Mais à frente, Estaline concretizou:
“A partir de agora, a lei férrea da disciplina para cada agente, soldado ou comissário político deve ser ‘nem um passo atrás!’ sem ordens superiores. Comandantes de companhias, batalhões, regimentos ou divisões, tal como comissários ou oficiais políticos que retirem em debandada sem qualquer ordem superior são traidores da pátria. Vão ser tratados como traidores da pátria”.
E que tratamento seria esse? Uns parágrafos adiante, Estaline foi ainda mais específico. A partir daí, todos os comandantes que, salvo ordens superiores nesse sentido, dessem ordem às suas tropas para baterem em retirada ficariam sem todas as suas condecorações e teriam de responder perante um tribunal de guerra — faltando apenas na ordem executiva de Josef Estaline explicar que, nesse caso, seriam provavelmente executados.
Quanto aos soldados, todos os que fugissem do confronto seriam agrupados em batalhões punitivos. “Estes batalhões deverão ser enviados para as secções mais difíceis da frente de combate, dando-lhes assim uma oportunidade para se redimirem, pela via do sangue, dos crimes cometidos contra a pátria”, escreveu Estaline.

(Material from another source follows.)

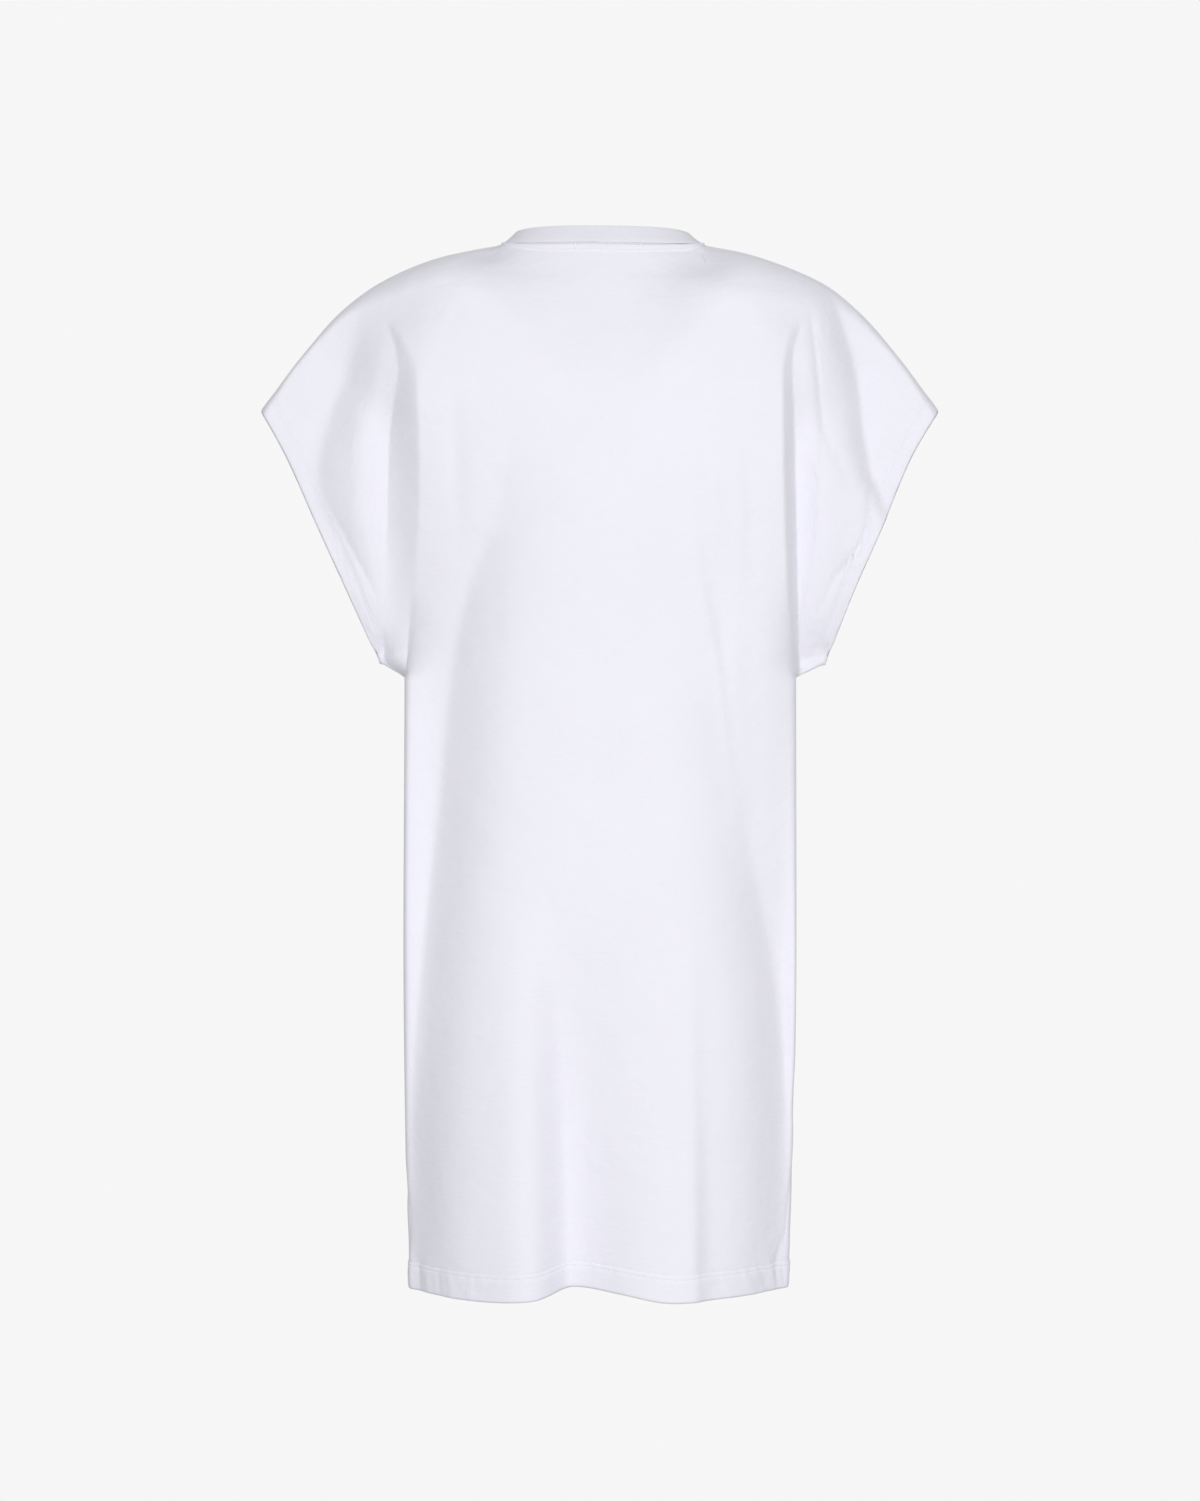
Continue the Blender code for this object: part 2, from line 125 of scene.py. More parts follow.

Também foi dada a ordem para que fossem formadas unidades de entre “três a cinco guardas bem armados” que, no calor do combate, teriam como função executar os “arautos da desgraça e os cobardes no local, em caso de pânico ou debandada caótica, dando assim aos soldados leais a oportunidade de cumprirem o seu dever perante a pátria”.
Esta ordem de Estaline tinha a indicação para ser lida a todos os cargos militares da União Soviética. Em 1944 esta ordem executiva foi retirada, já a guerra começava a melhorar para os Aliados, incluindo para a União Soviética, já que foi nesse ano que terminou o Cerco de Leninegrado e também a Batalha de Estalinegrado.
Ao longo da Segunda Guerra Mundial, estima-se que, entre os batalhões punitivos e a polícia política de então, o NKVD, tenham sido executados 158 mil soldados do Exército Vermelho sob acusação de tentarem retirar-se de combate sem ordens nesse sentido. Além disso, outros 450 mil soldados terão sido apanhados em fuga e, depois disso, colocados nos grupos destinados a combater nas piores zonas da frente de combate.
“Nem um passo atrás”: das manifestações de taxistas e feministas ao Call of Duty
Desde 1942 a esta parte, a expressão “nem um passo atrás!” tem sido utilizada em várias manifestações, dentro e fora de Portugal, sem que estas tenham qualquer relação com a sua origem.
Em Portugal, é frequente ouvi-la em greves, não só nesta dos motoristas, mas também nos bloqueios dos estivadores, dos taxistas contra plataformas como a Uber ou de coletivos anti-fascistas contra manifestações de extrema-direita, entre tantos outros exemplos.
Em Espanha, também é frequente ouvir “ni un paso atrás” em protestos, como aconteceu na greve feminista de 8 de março deste ano (tal como em edições anteriores) ou em manifestações a favor da independência na Catalunha — sendo que, nesse caso, as palavras de ordem são “ni un pas enrere”.
De regresso ao contexto original da frase “nem um passo atrás!”, mas noutras dimensões, também o videojogo Call of Duty retrata o momento em que um comissário diz aos seus soldados, prestes a desembarcar na batalha de Estalinegrado, que estão proibidos de recuar. O jogador que tentar fazê-lo conhecerá inevitavelmente o mesmo destino: os soldados soviéticos tratarão de disparar contra ele até que, das duas uma: ou retome a sua posição na frente de batalha ou morra.